Turkish Foreign Minister Mevlut Cavusoglu has lashed out at French President Emmanuel Macron over his support for a weekly magazine which recently described the Turkish leader as a “Dictator.”

“Democracy is not just limited to accepting insults, curses and lies by one side but also taking into account the point of view and sensitivities of the other,” Cavusoglu wrote on Twitter on Tuesday in response to a tweet by Macron.

“What goes beyond that is hypocrisy. And it's in response to that the Turkish community in France has expressed its civilian and democratic reaction,” Cavusoglu added.

In its latest edition on Thursday, the French weekly Le Point published an investigation into Turkish President Recep Tayyip Erdogan, wondering in an editorial, “Is Erdogan a new Hitler?” The weekly also depicted Erdogan on its cover with the title “Dictator” on the top.
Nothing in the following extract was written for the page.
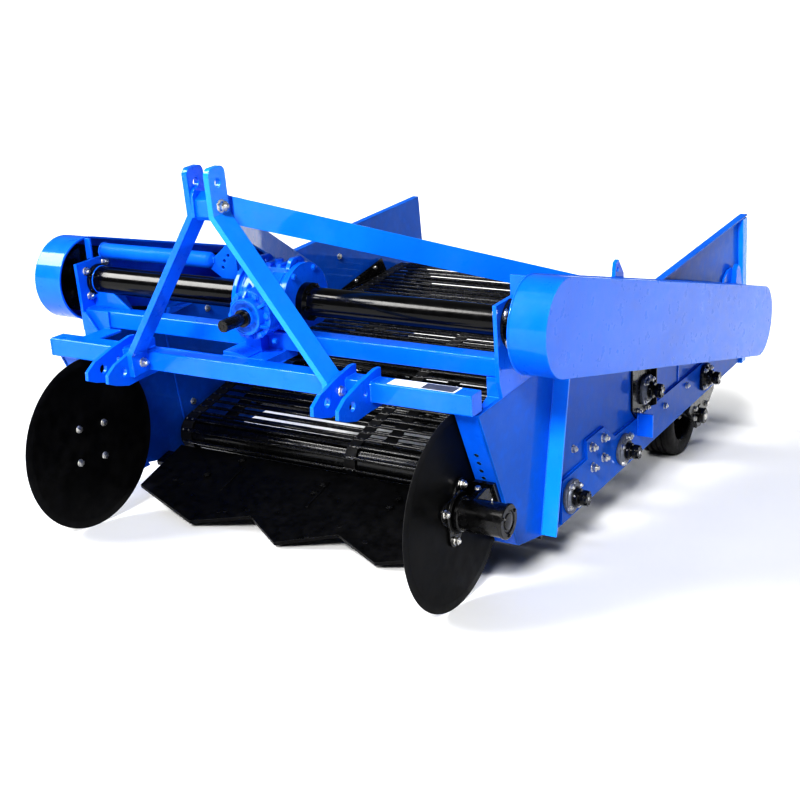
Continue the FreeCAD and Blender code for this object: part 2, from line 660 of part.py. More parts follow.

In reaction to the report, the purported supporters of Erdogan made it a tough week for Le Point by forcefully removing or covering up the advertisements for the weekly from newsstands in France over the weekend.

In a tweet on Monday, Macron slammed the actions of the pro-Erdogan supporters as “totally unacceptable,” stressing such posters could not be removed just because they displeased “the enemies of liberty.”

“You cannot put a price on freedom of the press, without it, it is dictatorship,” he added.

Le Point’s controversial issue comes ahead of the presidential election in Turkey, set for June 24, with the Turkish president running for a second term.

Erdogan announced snap elections on April 18, saying holding the votes more than a year earlier than planned was needed to enable his party to make the constitutional changes narrowly approved in a last year referendum, which will give him sweeping new powers.

He has also faced increasing criticism over his championing of the presidency system as many fear it could lead to his authoritarian rule in the Anatolian country.

Those fears have been exacerbated by an ongoing crackdown against people whom the government deems as linked to a failed coup two years ago or those alleged to have helped Kurdish militancy in the country. 

Tens of thousands of people have been arrested in Turkey on suspicion of having links to US-based opposition cleric Fethullah Gulen, accused by Ankara to have masterminded the coup, while more than 150,000 others, including military staff, civil servants and journalists, have been sacked or suspended from work over the same accusations since Erdogan intensified the crackdown following the botched putsch.